SHORT TASK: Write out the lines from the line containing "obj.data.transform(obj.matrix_world)" through the final line of the listing below, exactly, omitting every other line.

Dataset items:
▬▬▬
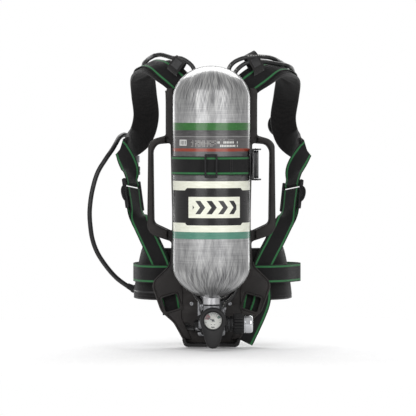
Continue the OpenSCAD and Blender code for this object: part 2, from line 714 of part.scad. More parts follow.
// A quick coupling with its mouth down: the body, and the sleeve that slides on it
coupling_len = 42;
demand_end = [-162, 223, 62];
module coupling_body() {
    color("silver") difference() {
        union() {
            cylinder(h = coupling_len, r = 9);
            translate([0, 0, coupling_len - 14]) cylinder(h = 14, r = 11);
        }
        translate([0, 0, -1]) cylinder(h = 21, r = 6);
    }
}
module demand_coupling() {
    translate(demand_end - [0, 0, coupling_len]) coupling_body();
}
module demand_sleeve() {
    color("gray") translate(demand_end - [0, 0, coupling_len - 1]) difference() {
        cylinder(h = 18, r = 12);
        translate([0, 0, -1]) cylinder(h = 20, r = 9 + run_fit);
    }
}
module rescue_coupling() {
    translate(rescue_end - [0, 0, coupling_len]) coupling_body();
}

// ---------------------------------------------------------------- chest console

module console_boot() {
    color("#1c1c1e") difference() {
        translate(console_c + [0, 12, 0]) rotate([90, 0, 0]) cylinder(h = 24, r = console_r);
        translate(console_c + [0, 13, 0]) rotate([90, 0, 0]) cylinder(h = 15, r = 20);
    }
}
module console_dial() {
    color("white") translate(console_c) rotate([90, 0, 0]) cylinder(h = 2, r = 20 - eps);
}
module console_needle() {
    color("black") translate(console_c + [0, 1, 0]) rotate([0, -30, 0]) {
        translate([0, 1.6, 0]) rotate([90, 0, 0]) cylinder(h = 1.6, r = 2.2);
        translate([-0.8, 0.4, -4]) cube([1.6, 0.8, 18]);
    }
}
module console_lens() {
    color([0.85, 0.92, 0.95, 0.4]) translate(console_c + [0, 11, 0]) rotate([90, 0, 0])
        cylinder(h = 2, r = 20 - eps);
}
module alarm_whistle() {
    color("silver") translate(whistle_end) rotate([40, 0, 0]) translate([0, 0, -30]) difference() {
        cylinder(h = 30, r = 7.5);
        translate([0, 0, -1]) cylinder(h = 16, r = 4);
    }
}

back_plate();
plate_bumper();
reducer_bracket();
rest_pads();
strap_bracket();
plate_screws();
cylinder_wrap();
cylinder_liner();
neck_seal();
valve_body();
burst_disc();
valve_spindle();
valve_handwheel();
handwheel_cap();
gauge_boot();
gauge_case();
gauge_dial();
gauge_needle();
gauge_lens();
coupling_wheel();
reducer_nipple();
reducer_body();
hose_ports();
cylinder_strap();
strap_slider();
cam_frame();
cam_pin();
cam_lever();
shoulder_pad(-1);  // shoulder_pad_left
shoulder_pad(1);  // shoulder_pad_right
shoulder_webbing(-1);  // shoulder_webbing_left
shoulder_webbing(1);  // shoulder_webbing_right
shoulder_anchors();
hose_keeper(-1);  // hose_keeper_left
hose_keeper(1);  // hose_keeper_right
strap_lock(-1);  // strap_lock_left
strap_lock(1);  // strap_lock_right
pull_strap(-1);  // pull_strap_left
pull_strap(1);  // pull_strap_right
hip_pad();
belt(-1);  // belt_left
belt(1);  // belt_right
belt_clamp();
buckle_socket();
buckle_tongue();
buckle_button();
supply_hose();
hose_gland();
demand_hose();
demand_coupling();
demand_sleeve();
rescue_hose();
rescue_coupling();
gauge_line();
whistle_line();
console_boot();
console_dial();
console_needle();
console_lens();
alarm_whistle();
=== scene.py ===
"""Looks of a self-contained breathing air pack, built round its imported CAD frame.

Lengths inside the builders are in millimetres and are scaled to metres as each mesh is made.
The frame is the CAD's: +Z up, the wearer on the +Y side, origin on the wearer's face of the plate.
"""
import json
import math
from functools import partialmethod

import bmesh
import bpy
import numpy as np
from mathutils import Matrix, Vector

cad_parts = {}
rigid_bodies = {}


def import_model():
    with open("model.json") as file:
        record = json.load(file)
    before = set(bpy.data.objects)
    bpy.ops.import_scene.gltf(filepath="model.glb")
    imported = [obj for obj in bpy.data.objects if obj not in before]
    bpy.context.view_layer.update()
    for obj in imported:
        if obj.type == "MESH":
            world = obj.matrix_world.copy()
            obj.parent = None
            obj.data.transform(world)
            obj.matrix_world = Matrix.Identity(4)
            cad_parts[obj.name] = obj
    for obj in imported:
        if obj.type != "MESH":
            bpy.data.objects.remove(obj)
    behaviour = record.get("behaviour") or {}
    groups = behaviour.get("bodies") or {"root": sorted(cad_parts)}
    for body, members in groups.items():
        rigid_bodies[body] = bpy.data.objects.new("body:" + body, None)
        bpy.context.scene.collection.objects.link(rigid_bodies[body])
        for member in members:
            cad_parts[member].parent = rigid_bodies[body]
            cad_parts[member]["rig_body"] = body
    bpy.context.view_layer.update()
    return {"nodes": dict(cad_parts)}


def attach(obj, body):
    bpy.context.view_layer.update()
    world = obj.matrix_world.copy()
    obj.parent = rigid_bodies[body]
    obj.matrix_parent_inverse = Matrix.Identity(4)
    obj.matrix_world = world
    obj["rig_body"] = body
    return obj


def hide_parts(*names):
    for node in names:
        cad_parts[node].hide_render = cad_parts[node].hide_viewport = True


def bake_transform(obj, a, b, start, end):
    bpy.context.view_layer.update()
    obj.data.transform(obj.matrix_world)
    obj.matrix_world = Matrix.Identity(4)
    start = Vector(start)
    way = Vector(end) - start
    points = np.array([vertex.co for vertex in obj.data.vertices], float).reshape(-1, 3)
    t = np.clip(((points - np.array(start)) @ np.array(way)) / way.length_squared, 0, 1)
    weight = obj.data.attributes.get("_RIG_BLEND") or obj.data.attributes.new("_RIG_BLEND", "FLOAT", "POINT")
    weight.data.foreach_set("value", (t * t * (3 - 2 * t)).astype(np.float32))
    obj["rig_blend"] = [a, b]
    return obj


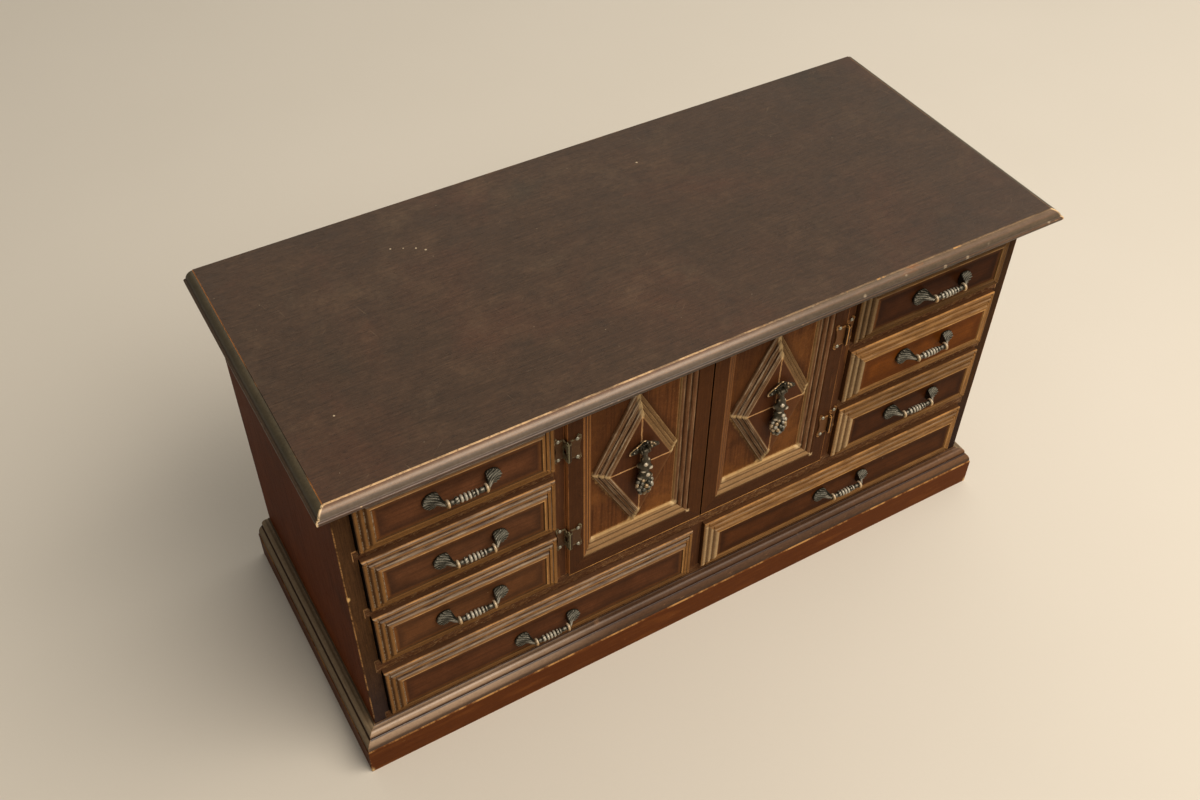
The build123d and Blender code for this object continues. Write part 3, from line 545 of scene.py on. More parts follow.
▬▬▬
RESPONSE:
    obj.data.transform(obj.matrix_world)
    obj.matrix_world = Matrix.Identity(4)
    start = Vector(start)
    way = Vector(end) - start
    points = np.array([vertex.co for vertex in obj.data.vertices], float).reshape(-1, 3)
    t = np.clip(((points - np.array(start)) @ np.array(way)) / way.length_squared, 0, 1)
    weight = obj.data.attributes.get("_RIG_BLEND") or obj.data.attributes.new("_RIG_BLEND", "FLOAT", "POINT")
    weight.data.foreach_set("value", (t * t * (3 - 2 * t)).astype(np.float32))
    obj["rig_blend"] = [a, b]
    return obj


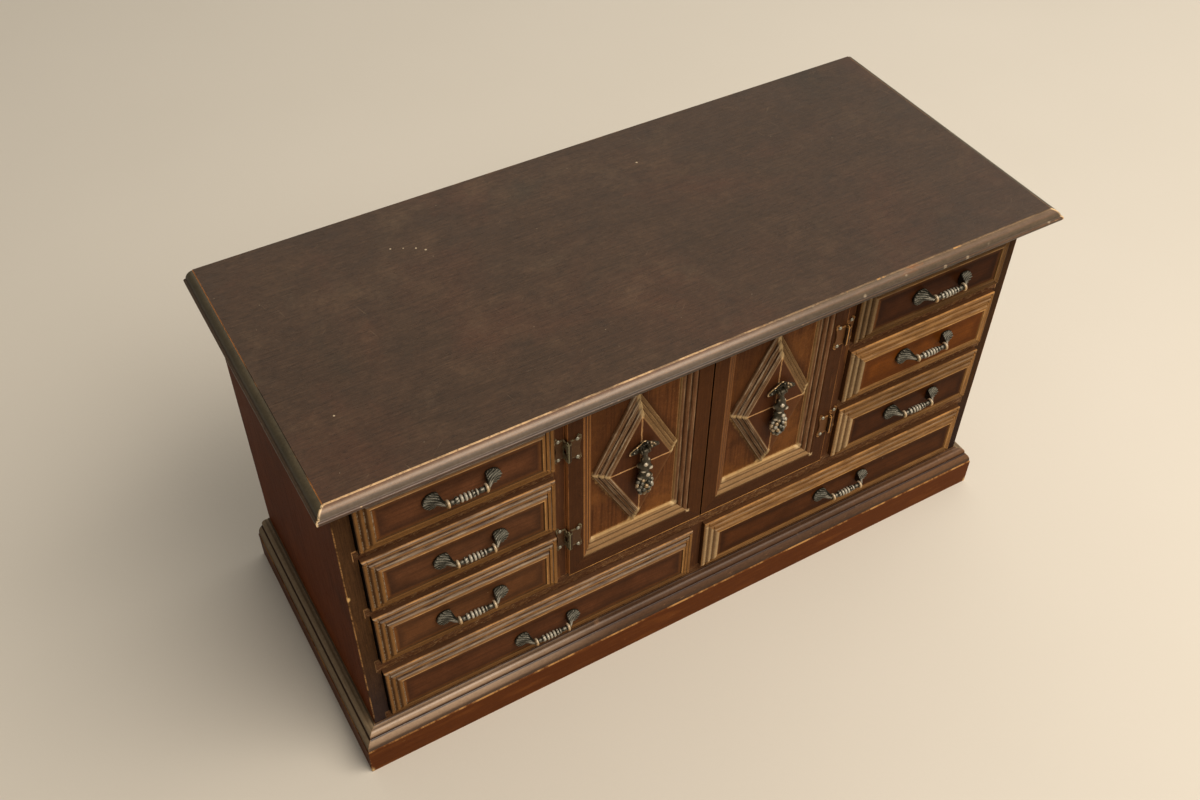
The build123d and Blender code for this object continues. Write part 3, from line 545 of scene.py on. More parts follow.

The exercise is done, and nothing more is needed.